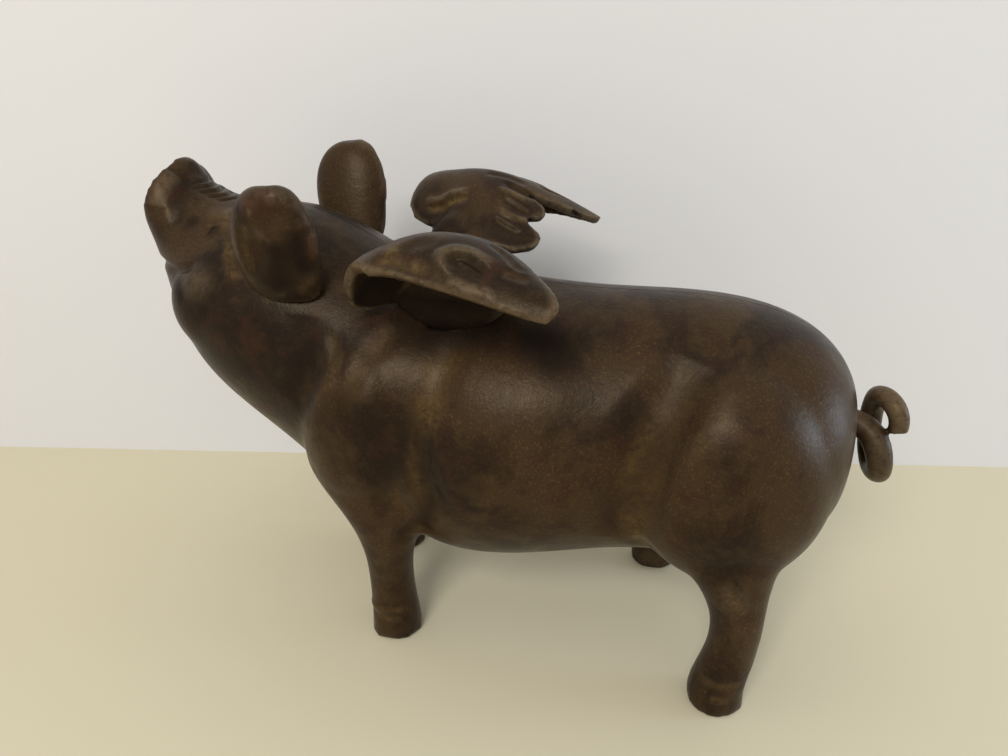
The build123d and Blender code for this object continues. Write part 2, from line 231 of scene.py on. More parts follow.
--
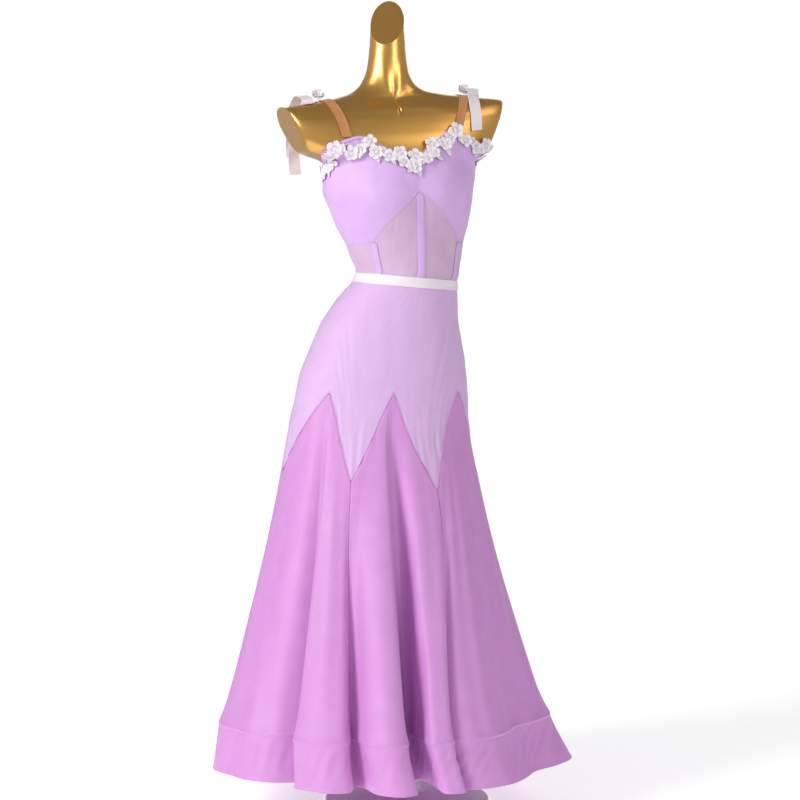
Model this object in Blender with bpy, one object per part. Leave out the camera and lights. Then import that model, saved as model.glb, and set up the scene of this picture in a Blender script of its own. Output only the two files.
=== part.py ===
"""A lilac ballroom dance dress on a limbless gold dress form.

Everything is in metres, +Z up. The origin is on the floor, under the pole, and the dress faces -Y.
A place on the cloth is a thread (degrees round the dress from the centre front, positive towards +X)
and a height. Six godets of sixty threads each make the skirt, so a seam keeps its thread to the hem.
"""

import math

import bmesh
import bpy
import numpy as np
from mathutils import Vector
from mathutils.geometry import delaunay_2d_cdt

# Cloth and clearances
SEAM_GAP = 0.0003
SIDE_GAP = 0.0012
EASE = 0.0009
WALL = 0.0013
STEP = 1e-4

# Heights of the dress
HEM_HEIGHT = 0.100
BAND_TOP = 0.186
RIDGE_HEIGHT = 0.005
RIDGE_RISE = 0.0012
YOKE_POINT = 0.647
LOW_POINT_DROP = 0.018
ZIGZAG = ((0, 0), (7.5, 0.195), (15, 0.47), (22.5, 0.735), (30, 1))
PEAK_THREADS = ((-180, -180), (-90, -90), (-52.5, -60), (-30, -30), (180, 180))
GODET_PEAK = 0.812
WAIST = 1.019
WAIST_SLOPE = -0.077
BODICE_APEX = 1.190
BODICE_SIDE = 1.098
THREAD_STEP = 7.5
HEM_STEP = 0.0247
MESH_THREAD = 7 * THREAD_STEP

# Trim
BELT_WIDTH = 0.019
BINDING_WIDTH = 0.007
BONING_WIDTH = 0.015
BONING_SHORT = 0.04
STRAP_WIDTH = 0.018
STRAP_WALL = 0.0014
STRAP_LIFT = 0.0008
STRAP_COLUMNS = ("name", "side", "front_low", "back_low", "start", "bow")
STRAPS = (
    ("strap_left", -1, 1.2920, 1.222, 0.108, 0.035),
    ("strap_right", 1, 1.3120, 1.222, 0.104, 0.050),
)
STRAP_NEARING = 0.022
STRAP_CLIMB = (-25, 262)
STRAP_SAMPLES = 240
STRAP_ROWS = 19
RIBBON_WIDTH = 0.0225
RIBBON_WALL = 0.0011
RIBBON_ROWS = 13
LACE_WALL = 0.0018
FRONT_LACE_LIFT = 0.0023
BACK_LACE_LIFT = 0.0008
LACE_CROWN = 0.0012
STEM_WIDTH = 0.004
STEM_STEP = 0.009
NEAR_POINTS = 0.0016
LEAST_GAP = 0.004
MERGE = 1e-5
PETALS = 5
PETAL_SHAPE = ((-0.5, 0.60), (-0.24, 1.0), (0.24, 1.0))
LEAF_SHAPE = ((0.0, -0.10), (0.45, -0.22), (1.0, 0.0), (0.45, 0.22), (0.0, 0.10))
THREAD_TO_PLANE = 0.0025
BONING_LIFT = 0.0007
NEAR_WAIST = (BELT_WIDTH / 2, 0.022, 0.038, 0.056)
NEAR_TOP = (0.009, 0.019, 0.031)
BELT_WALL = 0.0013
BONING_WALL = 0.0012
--
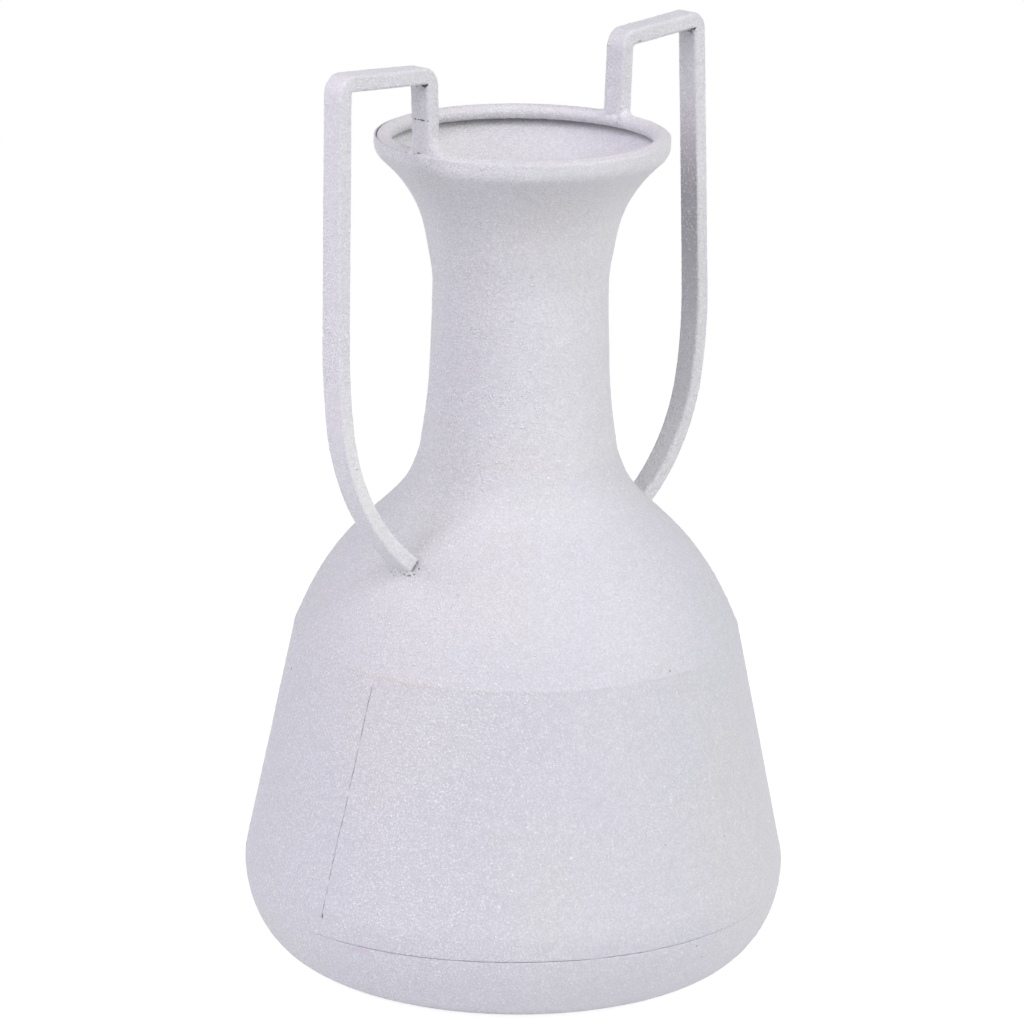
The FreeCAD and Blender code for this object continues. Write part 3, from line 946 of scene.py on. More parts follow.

▶ _GIVEN TASK_
Search the data for "continues" and list every line in which it occurs.

▶ _ANSWER TO THIS TASK_
The build123d and Blender code for this object continues. Write part 2, from line 231 of scene.py on. More parts follow.
The FreeCAD and Blender code for this object continues. Write part 3, from line 946 of scene.py on. More parts follow.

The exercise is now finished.